> [What to produce]
Quote every line as given.
-- start of Given material --
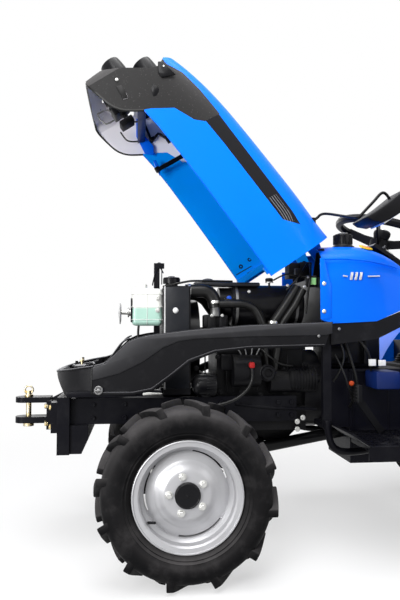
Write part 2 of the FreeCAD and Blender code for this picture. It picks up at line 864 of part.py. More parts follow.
cowl_side = [
    (back(506), 1400), (back(506), 1040), (cowl_front_y, 1030),
    (cowl_front_y, dims.cowl_base - 2), (back(536), dims.cowl_base - 15),
    (back(700), dims.cowl_base - 7), (back(790), dims.cowl_base + 30),
    (back(860), dims.cowl_base + 70), (back(860), 1400),
]
cowl_form = cowl_solid(0).cut(cowl_solid(number(dims.sheet)))
cowl_form = cowl_form.common(extruded_outline(cowl_side, (-330, 330)))
hinge_notch = Part.makeBox(270, 90, 200, Vector(-135, number(back(490)), 1040))
cap_x, cap_y = 120, back(632)
filler_hole = Part.makeCylinder(28, 80, Vector(cap_x, number(cap_y), 1060))
tilt = number(dims.steering_wheel_tilt)
wheel_y = back(dims.steering_wheel_back)
wheel_z = dims.steering_wheel_height
wheel_center = point((0, wheel_y, wheel_z))
column_run = Vector(0, -math.sin(math.radians(tilt)), -math.cos(math.radians(tilt)))
column_hole = Part.makeCylinder(28, 360, wheel_center, column_run)
cowl_form = cowl_form.cut([hinge_notch, filler_hole, column_hole])
sub_part("dash_cowl", feature("dash_cowl", cowl_form))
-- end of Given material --
> [Task result]
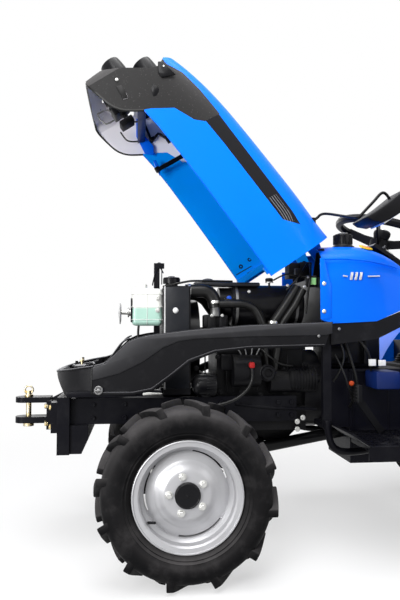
Write part 2 of the FreeCAD and Blender code for this picture. It picks up at line 864 of part.py. More parts follow.
cowl_side = [
    (back(506), 1400), (back(506), 1040), (cowl_front_y, 1030),
    (cowl_front_y, dims.cowl_base - 2), (back(536), dims.cowl_base - 15),
    (back(700), dims.cowl_base - 7), (back(790), dims.cowl_base + 30),
    (back(860), dims.cowl_base + 70), (back(860), 1400),
]
cowl_form = cowl_solid(0).cut(cowl_solid(number(dims.sheet)))
cowl_form = cowl_form.common(extruded_outline(cowl_side, (-330, 330)))
hinge_notch = Part.makeBox(270, 90, 200, Vector(-135, number(back(490)), 1040))
cap_x, cap_y = 120, back(632)
filler_hole = Part.makeCylinder(28, 80, Vector(cap_x, number(cap_y), 1060))
tilt = number(dims.steering_wheel_tilt)
wheel_y = back(dims.steering_wheel_back)
wheel_z = dims.steering_wheel_height
wheel_center = point((0, wheel_y, wheel_z))
column_run = Vector(0, -math.sin(math.radians(tilt)), -math.cos(math.radians(tilt)))
column_hole = Part.makeCylinder(28, 360, wheel_center, column_run)
cowl_form = cowl_form.cut([hinge_notch, filler_hole, column_hole])
sub_part("dash_cowl", feature("dash_cowl", cowl_form))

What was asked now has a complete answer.